I could say a lot more, but in this case I'm going to send you to an online album of pictures for a complete tour. Go to and enjoy! Then hop on your bike and go visit.

9/13/14, car

Did I mention that the bike path is close?
That's it, to the left in the picture!

Sunday, September 14, 2014

50a. Dakota County Heritage Library, Lakeville, MN --Revisit

This is a dual purpose building; the part closest to the camera is the Drivers License office. I was intrigued to see that parking for that office is limited to 10 minutes! Where I live, 10 minutes would barely get you in the door.

Just inside the library door are some strollers with bags for books attached, a wonderful help for parents. Nearby is a shelf of "Lucky U" books. These are new best-sellers that go out for 7 days, no renewals.

The first thing I spotted in the children's area was a large wall display titled "Read an Alphabet of Animals." There are book jackets representing animal books, large printed letter cards, and ribbons connecting each jacket to the appropriate letter: Alligator, Bear, Bison, Cow... It's a very attractive display, and certainly highlights the breadth of the library's collection of kids' animal books.

The next thing I noticed was a large ... object ... shaped somewhat like a Viking ship, hanging from the ceiling. The Viking ship effect is heightened by the posters and such mounted where a Viking ship would have shields. This in itself  is very cool, but the best part, in my opinion, is the series of curvy blue fabric strips suspended below the "boat." The whole thing runs almost the length of the children's area, and gives a sense of walking underwater. I asked a librarian if this was something new; surely I couldn't have missed this, or forgotten it? Nope, it's not new. Go see it; a written description just can't do it justice.

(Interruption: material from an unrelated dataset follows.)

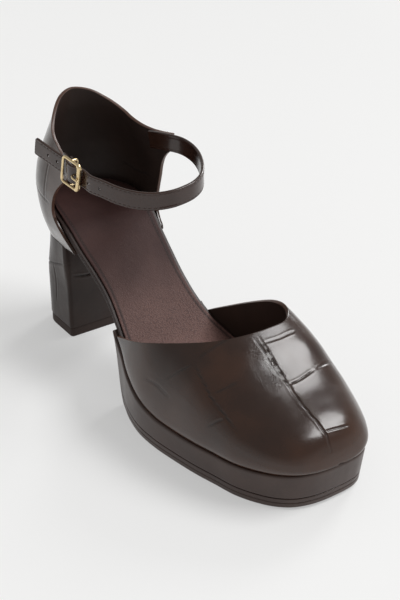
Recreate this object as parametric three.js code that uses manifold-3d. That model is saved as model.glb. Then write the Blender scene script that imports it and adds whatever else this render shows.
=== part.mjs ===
// Platform shoe with a block heel, a closed toe, a heel cup and a buckled ankle strap.
// Right shoe, millimetres, +X to the toe, +Y to the inner (medial) side, +Z up.
import * as THREE from 'three';
import { mergeVertices } from 'three/addons/utils/BufferGeometryUtils.js';
import Module from 'manifold-3d';

const wasm = await Module();
wasm.setup();

// Named sizes
const footLength = 247.5;       // heel back to toe tip, along the edge of the last
const ballWidth = 88;           // across the joints of the foot
const heelHeight = 87;          // floor to the sock at the heel
const collarHeight = 145;       // floor to the top of the heel cup
const instepHeight = 70.5;      // floor to the throat of the vamp
const leather = 1.9;            // wall of vamp and heel cup, lining included
const gap = 0.3;                // clearance between neighbouring pieces
const sockThickness = 1.2;
const boardThickness = 2.6;
const waistThickness = 2.2;
const outsoleThickness = 6;
const platformInset = 2;        // the tread is this much inside the platform's top edge
const platformEdge = 1.4;       // rounding of the platform's top edge
const treadChamfer = 1.2;
const toeSpring = 1.6;
const treadRear = 118;          // where the tread leaves the floor
const platformRear = 104;       // where the platform runs out under the waist
const heelBase = 38.5;          // breast of the heel, from the heel's back
const heelBaseWidth = 50;
const heelTipThickness = 6;
const heelRim = 66;             // floor to the heel cup's lower edge at the back
const heelRimFall = 0.05;       // how fast that edge drops towards the front
const heelPlug = 5.2;           // the block's seat stands this far inside its rim
const heelTipInset = 0.4;
const heelMiddle = 19;          // where the heel's round back meets its straight sides
const heelCorner = 1.6;         // corner of the heel's breast
const treadEdge = 0.4;          // the platform stands out this far past the last's edge
const strapWidth = 10.4;
const strapThickness = 1.8;
const buckleLength = 15;
const buckleHeight = 17;
const barRadius = 0.8;
const frontBarRadius = 1.3;
const prongRadius = 0.6;
const holeRadius = 0.95;
const holePitch = 9;
const tabThickness = 1.0;
const tabWidth = 8.6;
const strapHump = 1.9;          // the strap rises this much over the tab
const barClear = 0.3;           // between the centre bar and the tab round it
const buckleEase = 0.25;        // further room where the strap bends round the buckle

// Plan of the last's edge: along as a share of footLength, the sides as shares of ballWidth
const LAST_EDGE = [
  { along: 0.000, lateral: 0.000, medial: 0.000 },
  { along: 0.004, lateral: 0.080, medial: 0.080 },
  { along: 0.012, lateral: 0.150, medial: 0.150 },
  { along: 0.032, lateral: 0.240, medial: 0.240 },
  { along: 0.060, lateral: 0.305, medial: 0.300 },
  { along: 0.100, lateral: 0.350, medial: 0.345 },
  { along: 0.155, lateral: 0.368, medial: 0.360 },
  { along: 0.200, lateral: 0.374, medial: 0.340 },
  { along: 0.250, lateral: 0.374, medial: 0.317 },
  { along: 0.300, lateral: 0.366, medial: 0.298 },
  { along: 0.355, lateral: 0.367, medial: 0.282 },
  { along: 0.410, lateral: 0.390, medial: 0.284 },
  { along: 0.470, lateral: 0.430, medial: 0.307 },
  { along: 0.525, lateral: 0.484, medial: 0.343 },
  { along: 0.585, lateral: 0.518, medial: 0.390 },
  { along: 0.645, lateral: 0.516, medial: 0.438 },
  { along: 0.705, lateral: 0.492, medial: 0.472 },
  { along: 0.770, lateral: 0.457, medial: 0.484 },
  { along: 0.820, lateral: 0.420, medial: 0.476 },
  { along: 0.873, lateral: 0.381, medial: 0.460 },
  { along: 0.917, lateral: 0.324, medial: 0.428 },
  { along: 0.954, lateral: 0.254, medial: 0.385 },
  { along: 0.980, lateral: 0.170, medial: 0.332 },
  { along: 0.994, lateral: 0.072, medial: 0.262 },
  { along: 0.999, lateral: -0.015, medial: 0.185 },
  { along: 1.000, lateral: -0.075, medial: 0.120 },
];

// Height of the sock's top along the foot, as shares of footLength and heelHeight
const SEAT = [
  { along: 0.00, height: 1.000 },
  { along: 0.10, height: 0.983 },
  { along: 0.18, height: 0.930 },
  { along: 0.24, height: 0.845 },
  { along: 0.32, height: 0.715 },
  { along: 0.36, height: 0.645 },
  { along: 0.44, height: 0.500 },
  { along: 0.50, height: 0.415 },
  { along: 0.57, height: 0.342 },
  { along: 0.62, height: 0.303 },
  { along: 0.67, height: 0.283 },
  { along: 0.74, height: 0.276 },
  { along: 0.83, height: 0.277 },
  { along: 0.91, height: 0.287 },
  { along: 1.00, height: 0.310 },
];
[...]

The boating theme is also present in a structure near the window in the children's area; it has three curved steps to a sort of "prow" with three "portholes" for peeking out. This is at the edge of a nice "living room" or "play room" area with a couch, chairs, and a puppet theater.

Beyond the children's area is a large area with study tables and chairs sized for adults and children, and plenty of windows. There are many Spanish books. A Teen Corner (more windows!) has a couch and several large bean bag chairs. Nearby are four study rooms, each with a desk with an overhead shelf (just like the university library), two chairs, a window, and a glass panel door. Quiet and private...but not too private.

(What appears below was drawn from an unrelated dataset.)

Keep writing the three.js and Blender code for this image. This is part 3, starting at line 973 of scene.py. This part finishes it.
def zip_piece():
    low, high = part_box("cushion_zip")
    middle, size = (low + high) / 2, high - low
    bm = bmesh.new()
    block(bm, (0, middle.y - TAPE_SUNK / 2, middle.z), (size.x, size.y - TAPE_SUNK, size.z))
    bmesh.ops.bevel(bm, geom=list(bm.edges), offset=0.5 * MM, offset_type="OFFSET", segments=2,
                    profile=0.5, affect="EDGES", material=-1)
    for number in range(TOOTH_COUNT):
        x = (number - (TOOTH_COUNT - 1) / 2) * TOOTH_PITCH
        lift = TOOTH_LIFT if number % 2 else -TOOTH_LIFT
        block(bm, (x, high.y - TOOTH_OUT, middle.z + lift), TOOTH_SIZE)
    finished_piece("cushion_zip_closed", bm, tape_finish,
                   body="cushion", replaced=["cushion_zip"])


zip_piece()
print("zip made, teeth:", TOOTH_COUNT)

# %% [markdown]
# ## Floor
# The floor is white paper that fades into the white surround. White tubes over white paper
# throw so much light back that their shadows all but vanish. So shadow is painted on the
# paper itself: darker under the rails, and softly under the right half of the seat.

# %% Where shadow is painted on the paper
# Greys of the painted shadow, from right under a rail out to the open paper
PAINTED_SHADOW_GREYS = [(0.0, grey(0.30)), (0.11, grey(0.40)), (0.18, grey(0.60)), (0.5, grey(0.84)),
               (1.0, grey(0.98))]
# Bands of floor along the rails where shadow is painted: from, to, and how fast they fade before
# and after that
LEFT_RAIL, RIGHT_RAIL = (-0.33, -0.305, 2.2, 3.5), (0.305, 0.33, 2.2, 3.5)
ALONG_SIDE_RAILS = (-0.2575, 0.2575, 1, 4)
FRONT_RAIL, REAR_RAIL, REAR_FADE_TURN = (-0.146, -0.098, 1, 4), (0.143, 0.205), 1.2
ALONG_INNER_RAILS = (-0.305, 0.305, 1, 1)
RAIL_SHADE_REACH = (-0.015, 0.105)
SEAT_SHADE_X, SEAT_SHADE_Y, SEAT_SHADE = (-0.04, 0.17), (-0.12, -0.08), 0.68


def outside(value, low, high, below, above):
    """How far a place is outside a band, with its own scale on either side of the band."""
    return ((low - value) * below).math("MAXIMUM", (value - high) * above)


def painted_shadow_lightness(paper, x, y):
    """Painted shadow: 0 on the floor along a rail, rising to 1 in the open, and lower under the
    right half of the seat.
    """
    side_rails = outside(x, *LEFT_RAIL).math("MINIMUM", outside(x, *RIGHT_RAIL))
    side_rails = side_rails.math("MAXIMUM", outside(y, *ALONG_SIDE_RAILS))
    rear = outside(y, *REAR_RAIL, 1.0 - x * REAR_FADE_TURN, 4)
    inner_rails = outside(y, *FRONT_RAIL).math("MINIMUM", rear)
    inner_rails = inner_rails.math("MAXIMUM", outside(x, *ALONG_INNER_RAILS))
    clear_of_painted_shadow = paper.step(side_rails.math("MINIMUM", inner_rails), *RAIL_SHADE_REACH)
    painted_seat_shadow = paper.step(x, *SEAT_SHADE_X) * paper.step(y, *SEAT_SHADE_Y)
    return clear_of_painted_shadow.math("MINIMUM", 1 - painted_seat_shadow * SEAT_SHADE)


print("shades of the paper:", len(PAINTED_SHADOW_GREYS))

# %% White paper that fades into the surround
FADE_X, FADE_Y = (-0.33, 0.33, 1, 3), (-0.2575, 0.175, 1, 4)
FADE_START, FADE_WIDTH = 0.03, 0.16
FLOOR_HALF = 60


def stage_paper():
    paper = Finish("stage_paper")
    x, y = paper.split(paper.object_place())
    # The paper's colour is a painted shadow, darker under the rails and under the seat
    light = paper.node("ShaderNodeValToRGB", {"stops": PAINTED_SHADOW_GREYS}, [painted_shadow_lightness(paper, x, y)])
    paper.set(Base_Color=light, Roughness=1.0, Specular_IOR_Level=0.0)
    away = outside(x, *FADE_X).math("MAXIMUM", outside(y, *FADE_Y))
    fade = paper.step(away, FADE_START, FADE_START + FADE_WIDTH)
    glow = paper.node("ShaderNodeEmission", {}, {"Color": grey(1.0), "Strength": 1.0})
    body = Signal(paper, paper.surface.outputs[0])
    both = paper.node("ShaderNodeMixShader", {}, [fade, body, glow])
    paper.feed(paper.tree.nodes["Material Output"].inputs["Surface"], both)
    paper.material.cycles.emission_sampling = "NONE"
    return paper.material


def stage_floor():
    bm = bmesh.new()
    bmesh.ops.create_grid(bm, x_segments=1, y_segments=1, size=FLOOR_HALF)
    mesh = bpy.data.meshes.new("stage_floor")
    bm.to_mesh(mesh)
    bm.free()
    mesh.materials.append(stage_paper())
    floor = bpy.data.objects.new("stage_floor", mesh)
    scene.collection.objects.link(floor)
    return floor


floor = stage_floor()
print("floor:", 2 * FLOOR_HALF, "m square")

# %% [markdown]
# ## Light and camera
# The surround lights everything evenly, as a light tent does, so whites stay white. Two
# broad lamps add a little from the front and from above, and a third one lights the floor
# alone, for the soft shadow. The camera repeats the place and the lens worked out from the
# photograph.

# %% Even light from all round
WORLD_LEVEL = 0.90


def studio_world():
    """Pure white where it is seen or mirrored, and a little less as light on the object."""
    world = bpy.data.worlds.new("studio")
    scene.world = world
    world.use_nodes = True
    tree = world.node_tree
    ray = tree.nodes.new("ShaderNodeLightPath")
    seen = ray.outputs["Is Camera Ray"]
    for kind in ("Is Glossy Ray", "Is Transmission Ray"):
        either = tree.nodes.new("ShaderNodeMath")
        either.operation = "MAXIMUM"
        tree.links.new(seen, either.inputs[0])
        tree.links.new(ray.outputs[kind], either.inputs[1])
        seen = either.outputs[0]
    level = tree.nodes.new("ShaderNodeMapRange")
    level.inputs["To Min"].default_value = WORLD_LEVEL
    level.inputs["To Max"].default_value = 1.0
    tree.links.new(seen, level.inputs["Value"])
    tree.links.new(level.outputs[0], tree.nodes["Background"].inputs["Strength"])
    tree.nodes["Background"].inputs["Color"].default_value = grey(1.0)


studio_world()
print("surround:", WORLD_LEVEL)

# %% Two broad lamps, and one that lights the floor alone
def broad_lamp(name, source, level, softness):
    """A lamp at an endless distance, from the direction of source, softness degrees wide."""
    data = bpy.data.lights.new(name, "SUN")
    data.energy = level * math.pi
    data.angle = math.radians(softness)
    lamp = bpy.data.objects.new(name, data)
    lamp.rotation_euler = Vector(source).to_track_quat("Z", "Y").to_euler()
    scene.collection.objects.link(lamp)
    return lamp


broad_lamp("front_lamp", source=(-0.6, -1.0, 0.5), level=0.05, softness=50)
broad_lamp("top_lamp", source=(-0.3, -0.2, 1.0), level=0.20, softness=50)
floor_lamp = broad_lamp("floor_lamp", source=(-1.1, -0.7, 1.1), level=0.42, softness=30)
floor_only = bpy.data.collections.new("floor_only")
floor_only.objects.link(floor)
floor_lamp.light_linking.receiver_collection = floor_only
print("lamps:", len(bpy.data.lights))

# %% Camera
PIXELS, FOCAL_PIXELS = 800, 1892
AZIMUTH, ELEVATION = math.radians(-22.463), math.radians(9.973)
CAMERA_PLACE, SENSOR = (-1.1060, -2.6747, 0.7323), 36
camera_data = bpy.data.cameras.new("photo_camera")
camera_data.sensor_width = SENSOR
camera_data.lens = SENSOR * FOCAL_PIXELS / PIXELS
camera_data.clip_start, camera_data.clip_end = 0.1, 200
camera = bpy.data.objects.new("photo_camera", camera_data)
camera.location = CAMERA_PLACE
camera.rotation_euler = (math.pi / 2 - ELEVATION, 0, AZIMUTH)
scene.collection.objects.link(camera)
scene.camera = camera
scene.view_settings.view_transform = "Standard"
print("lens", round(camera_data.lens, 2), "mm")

The adult collection and computers are in the middle. Music CDs are shelved in metal racks that are cleverly labeled with magnetic "refrigerator" letters, a nice whimsical touch

On the day I was there, an art display from All Saints Catholic School was above the CDs. It consisted of large letters C R E A T I N G, each letter decorated differently, followed by "moments of joy."

9/13/14, car

64a. Dakota County, Farmington Library, revisit after remodeling

I visited Farmington in the summer of 2012, during the project that started this blog: visit all the MELSA* libraries. I have two memories from that first visit: First, some bookshelves were set diagonally, in a sort of fan shape, something I hadn't seen before. Second, I took out two books, left them on the roof of my car while I took a picture, and (apparently) had them fall off the car out in the street, where someone found them and returned them to the library--after they had been run over and totally wrecked. When I got home, I discovered that I owed Dakota County Libraries about $35.00--ouch!

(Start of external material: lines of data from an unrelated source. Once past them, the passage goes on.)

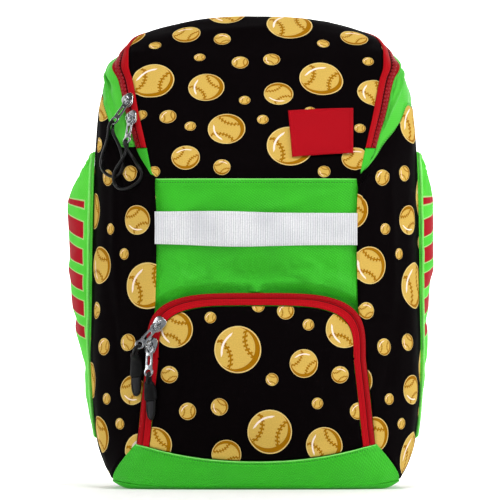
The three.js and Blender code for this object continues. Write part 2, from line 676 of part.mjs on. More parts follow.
/** The y of the back panel's outer face at a place behind the bag. */
function backAt(x, z) {
  let low = 0;
  let high = 1;
  for (let i = 0; i < 30; i += 1) {
    const up = (low + high) / 2;
    const edge = backSurface(1, up).x;
    if (backSurface(clampTo(x / edge, -1, 1), up).z < z) low = up;
    else high = up;
  }
  return backSurface(clampTo(x / backSurface(1, low).x, -1, 1), low).y;
}

/** A closed strip along a curve: wide across a given direction, its thickness a function of its length. */
function strip(curve, { steps, width, thickness, wide, cols = 1 }) {
  const outer = [];
  const inner = [];
  for (let i = 0; i <= steps; i += 1) {
    const t = i / steps;
    const centre = curve.getPointAt(t);
    const tangent = curve.getTangentAt(t);
    const across = wide.clone().addScaledVector(tangent, -wide.dot(tangent)).normalize();
    const normal = tangent.clone().cross(across).normalize();
    const outerRow = [];
    const innerRow = [];
    for (let c = 0; c <= cols; c += 1) {
      const side = signed(c / cols);
      const swell = cols > 1 ? 0.3 + 0.7 * Math.sqrt(1 - side * side) : 1;
      const p = centre.clone().addScaledVector(across, (side * width(t)) / 2);
      outerRow.push(p.clone().addScaledVector(normal, (thickness(t) * swell) / 2));
      innerRow.push(p.clone().addScaledVector(normal, (-thickness(t) * swell) / 2));
    }
    outer.push(outerRow);
    inner.push(innerRow);
  }
  return closeGrids(outer, inner);
}

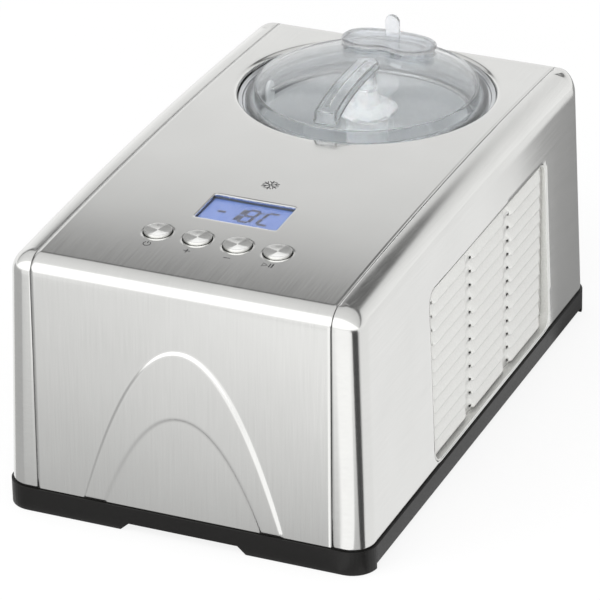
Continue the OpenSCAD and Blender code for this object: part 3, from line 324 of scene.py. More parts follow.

This time, what a difference! The library has been closed for a while for upgrades, and what wonderful job they have done. To the right inside the door are New Books, DVDs, Wii games ("The case is empty: bring to service desk") and the teen collection of graphic fiction, teen fiction and non-fiction, and a broad variety of magazines, including some Archie comics. The Teen area is in a bright windowed area set off from the rest of the library by floor-to-ceiling transparent colored panels. A study room or meeting room beside this area has the same panels, providing a consistent look that is very light and bright in a sophisticated way. Seating in the Teen area includes upholstered chairs with reading arms, like the ones I see (and use) in study areas at the U of M.

Beyond the Teen area is the very lively children's area. True to the town name, Farmington, the new design includes two round "silos" for cozy reading and an alcove with two steps up, then a bench, designed with gray slatted wood that suggests a corn crib. The alcove appears that it could function as a reading area, seating for an audience, or a stage for small productions. The ceiling is "barn red." Between these two features is a large play area with comfortable seating for adults and, of course, windows. A children's restroom is located conveniently just beyond the kids' area. [And the adult restrooms and a drinking fountain are just beyond that.]

All of that was along the wall to the right as you enter the library. Along what I will call the back wall are more windows and a large study and browsing area for adults. There are assorted chairs and tables and a kiosk for downloading e-books. I noticed on one of the tables stacks of adult education catalogs and JobDig materials. This struck me as a good place for such material, right where a browsing person would be likely to find it.

Four study rooms located on the left wall have transparent colored doors, similar to the partitions in the Teen area. The computer area is set off from the adult book collection by a shelf of reference books. Twelve computer stations along the wall provide plenty of elbow room, and give the area a serious, workplace-like look and feel. There are also eight chairs with pivoting arms for laptops.

The staff person I spoke to turned out to be a "library tourist" also, and now I want to visit the Library of Congress, if only to get a personalized "Reader's Card"!

Outside, I noticed that an automated book return is now being used. "Push green button. 1 item at a time. Spine first." I wonder how that is working out? One change brought about by the automated return is clear from the second sign: "Newspaper carriers: Don't place newspapers in book return."

For more about this library, go to .

9/13/2014, car

Some exterior work is not quite finished;
notice that I caught the library "in its underwear,"
the new yellow foam insulation being installed.